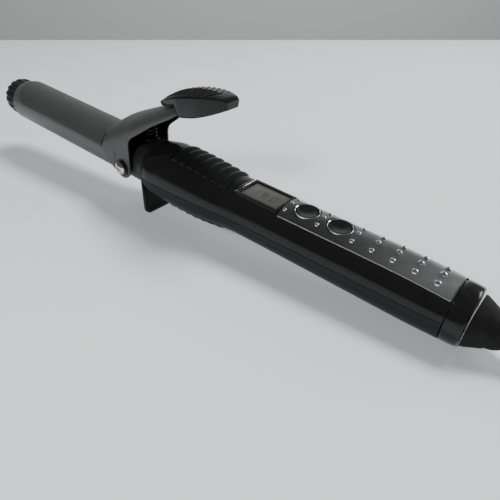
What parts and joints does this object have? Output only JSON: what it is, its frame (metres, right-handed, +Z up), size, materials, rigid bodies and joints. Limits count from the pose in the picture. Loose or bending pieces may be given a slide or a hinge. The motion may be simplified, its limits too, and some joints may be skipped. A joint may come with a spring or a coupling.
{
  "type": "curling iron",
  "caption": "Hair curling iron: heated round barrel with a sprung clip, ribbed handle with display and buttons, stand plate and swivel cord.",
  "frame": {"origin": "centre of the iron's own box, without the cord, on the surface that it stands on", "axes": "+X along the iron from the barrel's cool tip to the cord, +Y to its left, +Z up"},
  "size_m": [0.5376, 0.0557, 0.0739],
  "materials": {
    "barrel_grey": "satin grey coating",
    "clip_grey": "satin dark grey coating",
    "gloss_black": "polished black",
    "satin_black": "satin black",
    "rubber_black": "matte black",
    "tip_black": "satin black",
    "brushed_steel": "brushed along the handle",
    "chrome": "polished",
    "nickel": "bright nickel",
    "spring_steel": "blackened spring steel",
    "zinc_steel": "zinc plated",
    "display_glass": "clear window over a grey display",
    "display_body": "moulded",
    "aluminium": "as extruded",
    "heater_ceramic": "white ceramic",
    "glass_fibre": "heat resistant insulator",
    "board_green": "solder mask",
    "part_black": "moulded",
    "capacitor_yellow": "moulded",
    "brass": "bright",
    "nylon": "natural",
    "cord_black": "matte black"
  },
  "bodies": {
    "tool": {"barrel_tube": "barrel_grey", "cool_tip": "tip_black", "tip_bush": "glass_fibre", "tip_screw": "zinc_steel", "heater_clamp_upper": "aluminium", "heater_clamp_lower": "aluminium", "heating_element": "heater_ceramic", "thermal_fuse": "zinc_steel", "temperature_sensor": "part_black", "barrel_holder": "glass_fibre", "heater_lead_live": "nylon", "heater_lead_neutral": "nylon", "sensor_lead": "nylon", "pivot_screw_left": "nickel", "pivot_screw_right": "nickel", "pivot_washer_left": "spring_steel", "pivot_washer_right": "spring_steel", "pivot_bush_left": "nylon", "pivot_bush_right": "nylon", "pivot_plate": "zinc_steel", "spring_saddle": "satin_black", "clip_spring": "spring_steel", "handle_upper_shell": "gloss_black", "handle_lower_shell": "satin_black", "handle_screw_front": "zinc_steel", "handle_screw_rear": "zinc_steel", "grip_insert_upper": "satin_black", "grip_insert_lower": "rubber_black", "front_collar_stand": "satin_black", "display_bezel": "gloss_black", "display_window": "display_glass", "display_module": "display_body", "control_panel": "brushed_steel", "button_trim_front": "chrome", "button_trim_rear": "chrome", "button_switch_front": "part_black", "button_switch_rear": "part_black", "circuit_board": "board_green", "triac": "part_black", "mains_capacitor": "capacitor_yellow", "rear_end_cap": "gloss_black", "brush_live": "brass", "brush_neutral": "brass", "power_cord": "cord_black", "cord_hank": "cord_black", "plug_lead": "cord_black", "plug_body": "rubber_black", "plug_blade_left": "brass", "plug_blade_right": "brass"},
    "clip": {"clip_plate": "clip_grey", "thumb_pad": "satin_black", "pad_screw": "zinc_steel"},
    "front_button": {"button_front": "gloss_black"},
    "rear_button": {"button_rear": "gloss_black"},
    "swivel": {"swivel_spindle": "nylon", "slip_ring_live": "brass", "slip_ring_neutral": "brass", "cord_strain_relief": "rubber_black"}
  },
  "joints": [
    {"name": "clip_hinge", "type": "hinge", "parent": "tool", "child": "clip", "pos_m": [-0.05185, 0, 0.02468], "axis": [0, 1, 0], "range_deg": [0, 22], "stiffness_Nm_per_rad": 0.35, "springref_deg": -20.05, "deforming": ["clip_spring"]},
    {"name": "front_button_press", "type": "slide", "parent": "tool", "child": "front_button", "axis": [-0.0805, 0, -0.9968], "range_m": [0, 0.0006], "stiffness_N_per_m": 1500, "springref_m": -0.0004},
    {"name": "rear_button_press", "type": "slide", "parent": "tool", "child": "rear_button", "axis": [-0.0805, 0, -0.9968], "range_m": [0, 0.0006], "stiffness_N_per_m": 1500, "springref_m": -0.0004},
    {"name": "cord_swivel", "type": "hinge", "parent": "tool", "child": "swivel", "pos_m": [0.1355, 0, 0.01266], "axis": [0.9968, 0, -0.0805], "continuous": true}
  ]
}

***

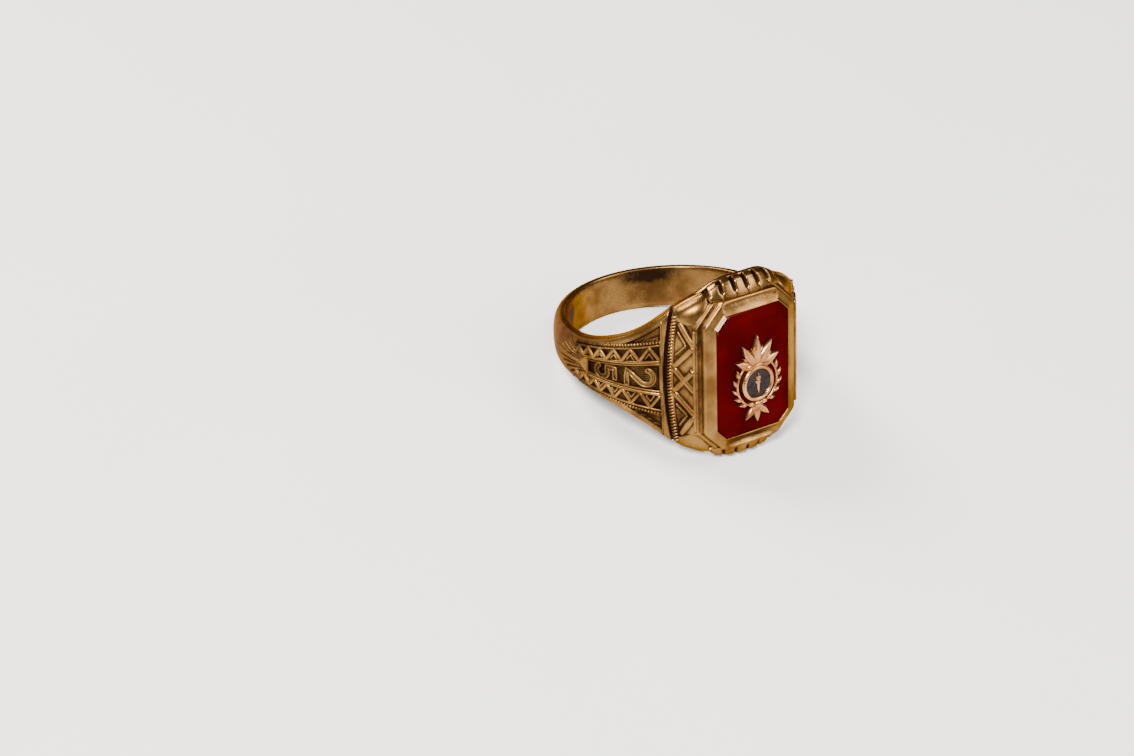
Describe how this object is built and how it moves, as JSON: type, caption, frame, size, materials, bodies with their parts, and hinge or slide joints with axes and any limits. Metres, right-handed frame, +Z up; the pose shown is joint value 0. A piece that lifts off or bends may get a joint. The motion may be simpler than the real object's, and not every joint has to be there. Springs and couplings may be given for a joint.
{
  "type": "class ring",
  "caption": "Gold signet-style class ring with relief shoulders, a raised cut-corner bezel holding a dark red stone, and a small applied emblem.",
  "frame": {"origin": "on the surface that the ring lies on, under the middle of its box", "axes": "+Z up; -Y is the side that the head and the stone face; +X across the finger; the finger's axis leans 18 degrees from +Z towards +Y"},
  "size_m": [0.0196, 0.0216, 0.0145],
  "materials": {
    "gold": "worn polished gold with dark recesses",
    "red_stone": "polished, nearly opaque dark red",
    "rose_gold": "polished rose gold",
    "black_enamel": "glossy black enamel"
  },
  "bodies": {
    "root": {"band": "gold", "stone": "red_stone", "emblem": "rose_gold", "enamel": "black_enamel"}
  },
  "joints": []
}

***

List the lines of the entries that include "parts".

REPLY
What parts and joints does this object have? Output only JSON: what it is, its frame (metres, right-handed, +Z up), size, materials, rigid bodies and joints. Limits count from the pose in the picture. Loose or bending pieces may be given a slide or a hinge. The motion may be simplified, its limits too, and some joints may be skipped. A joint may come with a spring or a coupling.
Describe how this object is built and how it moves, as JSON: type, caption, frame, size, materials, bodies with their parts, and hinge or slide joints with axes and any limits. Metres, right-handed frame, +Z up; the pose shown is joint value 0. A piece that lifts off or bends may get a joint. The motion may be simpler than the real object's, and not every joint has to be there. Springs and couplings may be given for a joint.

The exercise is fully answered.